→ Set exercise: Repeat the entire listing exactly.

→ Given data:

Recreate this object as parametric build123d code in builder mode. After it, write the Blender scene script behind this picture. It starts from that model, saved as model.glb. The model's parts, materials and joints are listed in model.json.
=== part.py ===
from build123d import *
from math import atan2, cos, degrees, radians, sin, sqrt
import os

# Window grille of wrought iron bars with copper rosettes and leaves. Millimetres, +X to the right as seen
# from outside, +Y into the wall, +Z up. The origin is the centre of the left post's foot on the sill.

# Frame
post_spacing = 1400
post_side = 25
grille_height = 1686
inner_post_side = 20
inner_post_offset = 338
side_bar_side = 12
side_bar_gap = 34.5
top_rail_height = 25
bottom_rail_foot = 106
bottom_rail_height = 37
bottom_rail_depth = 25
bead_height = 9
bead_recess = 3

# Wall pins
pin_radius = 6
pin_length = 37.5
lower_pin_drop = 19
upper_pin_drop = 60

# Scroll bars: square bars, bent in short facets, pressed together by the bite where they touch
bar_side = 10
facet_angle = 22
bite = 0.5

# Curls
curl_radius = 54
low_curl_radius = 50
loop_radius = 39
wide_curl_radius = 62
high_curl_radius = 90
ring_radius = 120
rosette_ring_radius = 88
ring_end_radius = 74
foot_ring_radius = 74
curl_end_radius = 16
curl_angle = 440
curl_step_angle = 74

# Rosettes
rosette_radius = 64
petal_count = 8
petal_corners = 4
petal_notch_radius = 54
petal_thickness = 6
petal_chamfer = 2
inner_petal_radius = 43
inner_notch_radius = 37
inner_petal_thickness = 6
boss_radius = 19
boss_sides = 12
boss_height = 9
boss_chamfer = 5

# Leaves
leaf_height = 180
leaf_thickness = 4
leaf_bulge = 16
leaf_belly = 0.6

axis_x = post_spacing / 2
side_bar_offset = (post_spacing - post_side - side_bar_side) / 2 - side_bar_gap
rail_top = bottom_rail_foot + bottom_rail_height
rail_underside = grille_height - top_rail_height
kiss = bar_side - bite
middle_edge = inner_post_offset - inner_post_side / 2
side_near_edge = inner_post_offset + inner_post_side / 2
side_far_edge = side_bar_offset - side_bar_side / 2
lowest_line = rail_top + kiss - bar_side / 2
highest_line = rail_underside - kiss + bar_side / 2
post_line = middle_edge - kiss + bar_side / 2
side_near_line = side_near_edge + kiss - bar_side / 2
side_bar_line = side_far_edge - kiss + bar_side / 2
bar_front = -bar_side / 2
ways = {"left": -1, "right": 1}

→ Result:
Recreate this object as parametric build123d code in builder mode. After it, write the Blender scene script behind this picture. It starts from that model, saved as model.glb. The model's parts, materials and joints are listed in model.json.
=== part.py ===
from build123d import *
from math import atan2, cos, degrees, radians, sin, sqrt
import os

# Window grille of wrought iron bars with copper rosettes and leaves. Millimetres, +X to the right as seen
# from outside, +Y into the wall, +Z up. The origin is the centre of the left post's foot on the sill.

# Frame
post_spacing = 1400
post_side = 25
grille_height = 1686
inner_post_side = 20
inner_post_offset = 338
side_bar_side = 12
side_bar_gap = 34.5
top_rail_height = 25
bottom_rail_foot = 106
bottom_rail_height = 37
bottom_rail_depth = 25
bead_height = 9
bead_recess = 3

# Wall pins
pin_radius = 6
pin_length = 37.5
lower_pin_drop = 19
upper_pin_drop = 60

# Scroll bars: square bars, bent in short facets, pressed together by the bite where they touch
bar_side = 10
facet_angle = 22
bite = 0.5

# Curls
curl_radius = 54
low_curl_radius = 50
loop_radius = 39
wide_curl_radius = 62
high_curl_radius = 90
ring_radius = 120
rosette_ring_radius = 88
ring_end_radius = 74
foot_ring_radius = 74
curl_end_radius = 16
curl_angle = 440
curl_step_angle = 74

# Rosettes
rosette_radius = 64
petal_count = 8
petal_corners = 4
petal_notch_radius = 54
petal_thickness = 6
petal_chamfer = 2
inner_petal_radius = 43
inner_notch_radius = 37
inner_petal_thickness = 6
boss_radius = 19
boss_sides = 12
boss_height = 9
boss_chamfer = 5

# Leaves
leaf_height = 180
leaf_thickness = 4
leaf_bulge = 16
leaf_belly = 0.6

axis_x = post_spacing / 2
side_bar_offset = (post_spacing - post_side - side_bar_side) / 2 - side_bar_gap
rail_top = bottom_rail_foot + bottom_rail_height
rail_underside = grille_height - top_rail_height
kiss = bar_side - bite
middle_edge = inner_post_offset - inner_post_side / 2
side_near_edge = inner_post_offset + inner_post_side / 2
side_far_edge = side_bar_offset - side_bar_side / 2
lowest_line = rail_top + kiss - bar_side / 2
highest_line = rail_underside - kiss + bar_side / 2
post_line = middle_edge - kiss + bar_side / 2
side_near_line = side_near_edge + kiss - bar_side / 2
side_bar_line = side_far_edge - kiss + bar_side / 2
bar_front = -bar_side / 2
ways = {"left": -1, "right": 1}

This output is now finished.